Asset allocation for your risk profile

You need to find out for yourself how much risk (volatility, pare loss, drawdown) you want in your portfolio. It can be very complex, but comes down to the following question: how good will you sleep if your portfolio is worth less than you paid for?

It seems a simple question, but research shows that people overestimate their risk tolerance. People also are more risk tolerant when the markets are going up.

Some rule of thumbs to translate risk tolerance into an asset allocation

  • keep 100 – your age in stocks
  • use a table that translates a max loss you want into an asset allocation

follow up

Once you start investing, you need to follow up your investments. Some investments style need more follow up than others. But all styles need some basic tracking of your progress and a rebalancing of your asset allocation.
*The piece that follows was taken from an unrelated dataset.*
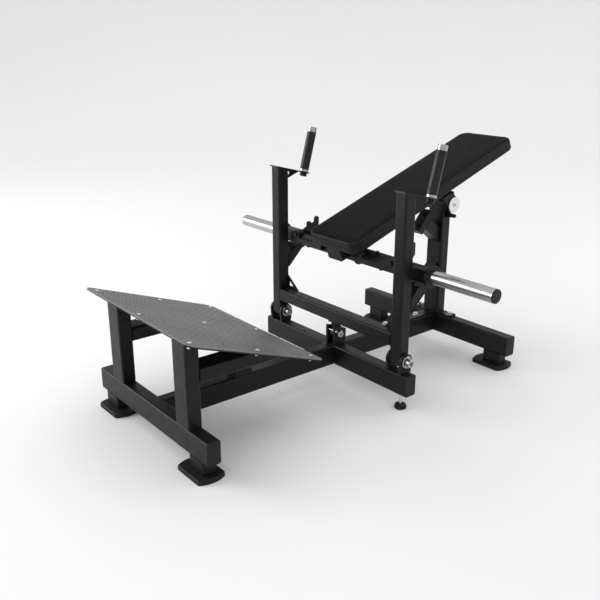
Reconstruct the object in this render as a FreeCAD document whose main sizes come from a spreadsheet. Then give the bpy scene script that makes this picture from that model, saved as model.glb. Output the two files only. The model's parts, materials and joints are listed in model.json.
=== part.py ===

Good luck with your investing adventures.


2 thoughts on “start to invest: cover the basics

  1. This is a great rundown. On the emergency fund question, I like your approach of saving one year’s worth of expenses, and having that include your medium term expenses as well. We have generally saved 8 months of expenses in ours, but are slowly shifting more of that into investments as we get closer to FI and could go without working at all if we need to.

    Can I ask a random question? Do you use English in your work? You have such an impressive command of it, which seems to go well beyond what you would learn in school, especially around financial terms. I know that in the U.S. we are badly educated in foreign languages, but I took six years of French and still would not dare write a finance blog in French! 🙂

    Liked by 1 person

    1. Thx for the comment on my English… I guess the english vocabulary of finance terms comes from reading blogs, articles and books in English. I also listen a lot to podcasts on the subject, again, all in English.
      For you, it would be a great challenge to write a little blog post in French then? I am happy to comment in French.